Never had a moldmaker squawk about anything down to 7 degrees for passing cores. 3-5 degrees was almost always doable in situations that required it.

grantmi1, I was glad to see your comment on knowing about material flow, venting and cooling.

I have had a situation where a toolmaker-designer (so-called) claimed he was doing a proper cooling design on a 4 cavity mold and in fact after the mold ran, it was probably 35% longer cycle time than everyone thought it would be (& experience showed possible).

Is there a book on mold cooling design where I can gain more insight into the subtleties? I know that there are mold cooling analysis software, too, but that only analyzes what you throw up on screen, so that comes later, if needed.

Thanks - Bo

Anything under 10 degrees is approaching lockup. Other factors need to be considered such as surface roughness, material types in contact, finish/coating. In general, I would have to agree with your mold maker and avoid the potential for problems. Sometimes you might be OK and others not. As P already pointed out, the tangent of the angle should be greater than the coefficient of friction between the two materials in contact. This is analogous to a worm-gear pair, if the tangent of the thread angle is less than the contact coefficient of friction then the worm gear cannot back drive the worm.

Kman

Dig up your old physics book.

The friction coefficient is the ratio between the friction force and the normal force that generates it. The two forces are perpendicular so that ratio is a tangent (rise over run) if you draw the force vectors out.

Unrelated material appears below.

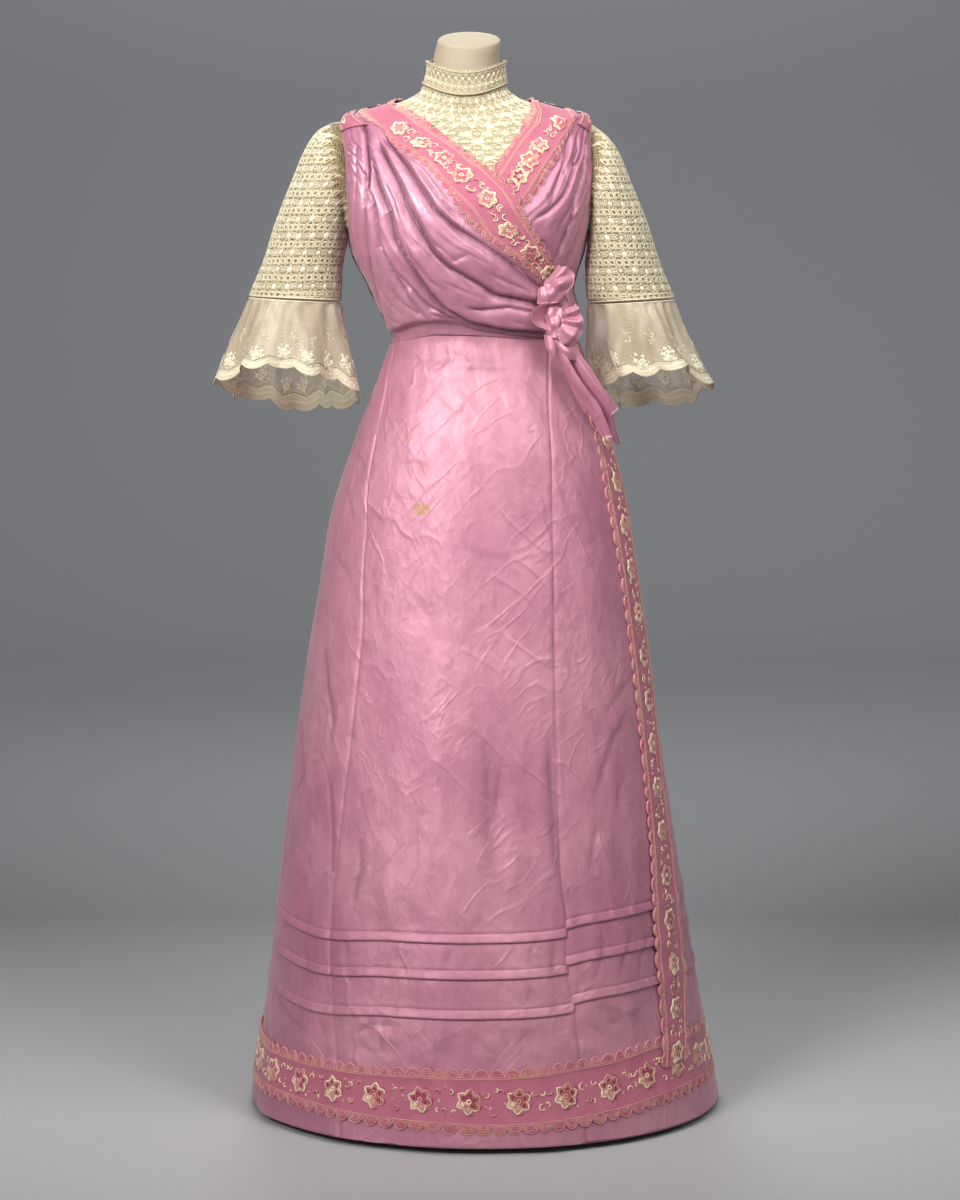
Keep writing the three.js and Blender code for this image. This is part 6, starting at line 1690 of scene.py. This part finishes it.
for i in range(60):
    ring_on(ch, col_surf, i * L_c / 60, 29.2, 1.7, 0.7, 6, 0.6, 0)
col_t = ch.build("lace_collar_thread", [M_LACE, M_LACE_WHITE])
extra(col_t)
done(col, ["collar"], held="stretched", area=min(col_area, 0.345 * 0.036))


# ------------------------------------------------------------------ bow and sash
def from_view(px, py, y):
    """a place of the front view's frame (960 wide) at depth y, in millimetres"""
    dy = (y + 4700) * 1.0
    u = (600 - py) / 3580.0
    # z from u * d = (z - 1150) cos + dy sin, with d = dy cos - (z - 1150) sin
    cs, sn = 0.99486, 0.10124
    z = (u * dy * cs - dy * sn) / (cs + u * sn)
    d = dy * cs - z * sn
    return ((px - 480) * d / 3580.0, y, z + 1150)


def patch(nets, name, seed, per=7, crease=1.1):
    """smooth cloth through given nets of (across, down, depth) points, both faces"""
    heap_co, heap_fa, total, n0 = [], [], 0.0, 0
    for kk, net in enumerate(nets):
        N = np.array([[from_view(*p) for p in row] for row in net])
        nr, nc = N.shape[:2]
        r, c = np.linspace(0, nr - 1, (nr - 1) * per + 1), np.linspace(0, nc - 1, (nc - 1) * per + 1)
        A = np.stack([np.stack([curve(np.arange(nr), N[:, j, k])(r) for j in range(nc)], 1) for k in range(3)], -1)
        P = np.stack([np.stack([curve(np.arange(nc), A[i, :, k])(c) for i in range(len(r))], 0) for k in range(3)], -1)
        P[1:-1] = (P[:-2] + 6 * P[1:-1] + P[2:]) / 8
        gu, gv = np.gradient(P, axis=1), np.gradient(P, axis=0)
        n = np.cross(gu, gv)
        n /= np.maximum(np.linalg.norm(n, axis=-1, keepdims=True), 1e-6)
        C, R = np.meshgrid(c, r)
        h = crease * (noise(C * 10, R * 5, (7, 16), seed + kk) + 0.5 * noise(C * 10, R * 8, (3.5, 12), seed + kk + 40))
        P = P + n * h[..., None]
        B = P - n * 0.6
        nj, ni = P.shape[:2]
        M = nj * ni
        fa = grid_faces(nj, ni, False, n0).tolist() + [(a, d, c_, b) for a, b, c_, d in grid_faces(nj, ni, False, n0 + M).tolist()]
        ringi = [j * ni for j in range(nj)] + [(nj - 1) * ni + i for i in range(1, ni)] + [j * ni + ni - 1 for j in range(nj - 2, -1, -1)] + list(range(ni - 2, 0, -1))
        for q in range(len(ringi)):
            a, b = ringi[q] + n0, ringi[(q + 1) % len(ringi)] + n0
            fa.append((b, a, a + M, b + M))
        heap_co += [P.reshape(-1, 3), B.reshape(-1, 3)]
        heap_fa += fa
        n0 += 2 * M
        total += surf_area(P)
    return mesh_object(name, np.concatenate(heap_co), heap_fa, [M_BOW]), total


BOW_NETS = {
    "bow_upper": [
        [[(545, 302, -110), (549, 303, -116), (555, 303, -117), (561, 300, -110)],
         [(543.5, 292, -112), (550, 294, -124), (559, 293, -117), (568, 291, -115)],
         [(544, 283, -111), (551, 285, -117), (562, 283, -127), (574, 283, -111)],
         [(551, 275, -109), (557, 276, -121), (566, 275, -114), (574.5, 275, -110)],
         [(559, 265, -105), (562, 267, -112), (567, 267, -114), (571, 270, -103)],
         [(561, 269, -99), (564, 272, -98), (566, 274, -97), (569, 277, -97)]],
        [[(537.5, 304, -112), (543, 303.5, -118), (549, 302, -117), (552, 301, -112)],
         [(537.5, 296, -112), (542, 296, -120), (547, 295, -120), (551, 294, -112)],
         [(538.5, 288, -110), (541, 287, -116), (544, 286, -116), (547, 286, -110)]],
        [[(540, 286, -104), (548, 282, -106), (556, 279, -104)], [(541, 296, -104), (553, 297, -104), (566, 297, -102)],
         [(548, 303, -103), (557, 306, -103), (568, 303, -101)], [(556, 311, -104), (561, 314, -104), (567, 313, -101)]]],
    "bow_loop_right": [
        [[(554, 303, -116), (554, 304.5, -111), (555, 307, -105)], [(545, 303, -121), (547, 306, -115), (551, 309, -106)],
         [(537, 306.5, -125), (541, 309, -117), (547, 312, -107)], [(532, 313, -127), (537, 314.5, -119), (544, 316, -107)],
         [(531.5, 320, -127), (537, 320, -119), (543, 320, -107)], [(536, 325.5, -124), (540, 324.5, -117), (545, 323.5, -107)],
         [(543, 329, -119), (545, 327, -113), (548, 326, -106)], [(549, 331.5, -115), (550, 329.5, -110), (551, 328, -105)]]],
    "bow_loop_left": [
        [[(559, 314, -116), (566, 310, -122), (571, 307, -123), (575.5, 303.5, -114)],
         [(560, 317, -118), (567, 313.5, -127), (573, 311.5, -131), (579, 308.5, -124)],
         [(561, 319, -118), (568, 317.5, -122), (575, 317, -123), (580, 313, -117)],
         [(561.5, 321, -119), (569, 321, -128), (577, 322, -132), (583, 321, -126)],
         [(561.5, 323.5, -119), (569, 326, -123), (576, 328, -124), (582, 330, -117)],
         [(561, 326, -118), (566, 331, -127), (572, 335, -130), (578, 338, -122)],
         [(559.5, 328, -117), (563, 335, -121), (567, 340, -122), (573, 346, -113)],
         [(557, 330, -115), (558, 337, -117), (561, 343, -117), (565, 349, -109)]],
        [[(566, 313, -108), (572, 308, -108), (577, 306, -108)], [(566, 321, -105), (574, 320, -103), (582, 319, -106)],
         [(564, 329, -105), (571, 333, -102), (579, 334, -104)], [(560, 334, -107), (566, 341, -105), (572, 346, -106)]]],
    "bow_knot": [
        [[(547, 308, -108), (550, 307, -114), (556, 306, -117), (562, 308, -114), (565, 311, -107)],
         [(545.5, 315, -109), (549, 315, -118), (555, 316, -115), (561, 317, -119), (565.5, 318, -109)],
         [(546, 323, -109), (549, 323, -115), (554, 324, -120), (560, 325, -115), (565, 326, -109)],
         [(545.5, 330, -109), (549, 330, -117), (554, 331, -114), (559, 331, -117), (564, 332, -109)],
         [(546, 336, -107), (549, 336.5, -113), (554, 338, -116), (559, 338, -112), (563, 338, -107)]]],
    "sash_tail_small": [
        [[(545, 334, -108), (549, 335, -115), (554, 337, -112)], [(545.5, 341, -110), (550, 343, -118), (555, 344, -114)],
         [(547, 348, -112), (551, 350, -119), (555.5, 351, -115)], [(549.5, 352, -113), (553, 355, -118), (556, 357, -115)]]],
    "sash_tail_front": [
        [[(554, 338, -111), (559, 341, -116), (567, 347, -119), (574, 346, -111)],
         [(557, 345, -111), (562, 349, -119), (569, 352, -120), (576, 354, -110)],
         [(559, 353, -110), (564, 356, -116), (570, 359, -116), (577, 361, -107)]],
        [[(557, 350, -112), (561, 351, -117), (566, 353, -119)], [(563, 362, -111), (567, 363, -118), (572, 365, -119)],
         [(568, 375, -110), (573, 376, -118), (579, 377, -119)], [(575, 389, -108), (581, 390, -117), (588, 390, -118)],
         [(586, 407, -105), (592, 405, -114), (599, 404, -116)], [(594, 423, -102), (600, 420, -112), (606, 420, -114)],
         [(602, 437, -99), (607, 437.5, -108), (612.5, 437, -109)]],
        [[(563, 364, -103), (567, 366, -106), (571, 368, -104)], [(567, 377, -102), (572, 381, -105), (577, 384, -103)],
         [(574, 393, -100), (580, 399, -103), (586, 403, -101)], [(582, 407, -97), (586, 413, -99), (590, 417, -97)]]],
    "sash_tail_back": [
        [[(564, 350, -106), (570, 348, -110), (575.5, 346, -104)], [(570, 361, -104), (576, 358, -109), (582, 356, -102)],
         [(578, 377, -102), (585, 371, -108), (591, 369, -99)], [(588, 392, -99), (595, 386, -105), (601, 385, -96)],
         [(599, 408, -95), (606, 400, -101), (610, 397, -92)], [(607, 423, -91), (612, 415, -96), (617.5, 409, -88)]],
        [[(600, 412, -86), (606, 411, -88), (611, 409, -86)], [(606, 424, -84), (611, 424, -86), (614, 420, -84)],
         [(611, 436, -82), (614, 437, -83), (617, 434, -82)], [(618, 444, -81), (619.3, 446, -81), (620, 444, -81)]]],
}
for node, nets in BOW_NETS.items():
    o, area = patch(nets, "silk_" + node, 200 + 7 * len(node))
    w = math.sqrt(area / 1.9)
    done(o, [node], held="hung" if "tail" in node else "folded",
         area=area)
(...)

So if you put a box on an incline and raise the incline angle to greater than the arctan of the friction coefficient the box will begin to slide.

In this case we want the box (mold halves) to slide past each other so the draft angle should be greater than the arctangent of the friction coefficient. Steel on steel typically is taken as .2 which is a little more than 10 degrees. Polished hard steel on hard steel, perhaps with a little chrome plate or electroless nickel will probably be less.

Mart>

coefficient

The SPI website has tons of books and might be worth joining if you want to network with plastic mold types.

Tapers that are more shallow than a certain angle (for example the Morse taper in the quill of a drill press) are self-holding. They're around 2.8-3 degrees.

Best regards, Spehro Pefhany

Our mold is harndend steel. I will check it out monday, and see if we used 10 degrees I could have recalled wrong. Other then that I have read many books and also just learned from experience on the cooling, venting, and material flow.

The manufacture of the plastics sometimes have some very detailed callouts on the required flow paths, cooling, and venting and they specify it for the exact material being used. Another good book 'On the Road with Bob Hatchet," he has some good insight to the issues he ahs found and solved in the field.

When I design the part I have molding in mind and also mold making because I also create the NC code for cutting the mold in the CNC. When I am designing the mold I always have the cycle of the part in mind. Say for instance, I have had molds that I have had to slow the cycle on because the part was getting pin push from not have enough or large enough ejector pins. So I design with plenty of pins. Another popular issues is the mold designer's desinging small sprues and runners thinking that it saves material. Saving the slight bit of material does not come close to saving money if the cycle time is increased to make good parts, or the bad part scrap rate is higher. If the sprue is small, and the gates are small then the pressures are very high on fill and usually you have a smaller window for molding. If I save material on the sprue but my scrap percentage on the part is 10% then I have not saved anything. Anyway I could go on forever, I am passionate about this issue.

Spork, As you know, I worked in the toy industry for quite a while and it was standard prctice to have 7 degrees draft for any shutoff and .040" "land".

/ / / _.040_ / / / But these were for Kenner and Tyco (two querky companies) so I think that 5 degrees is probably resonable, especially in light of the posts from peeps who have been doing just that.

My 2 cents, Muggs

Sporky;

Rule of thumb is any angle less than 7 degrees is a locking taper. That's for steel. It does vary for other materials, consult the Machinery's Handbook.

On that part, any angle will suffice for the noted shut off and not lock up the tool, but it is best to use as much as possible for longevity. (i.e. minimize galling, fretting and wear which will eventually lead to flash).

Your mold maker is just being sensible, sounds like a good one who wants to build a quality tool. If he wants 10°, give him 10°. Shouldn't be any sweat off your back. Remember, it's not about how easy it is to design the tool, it's about the tool itself.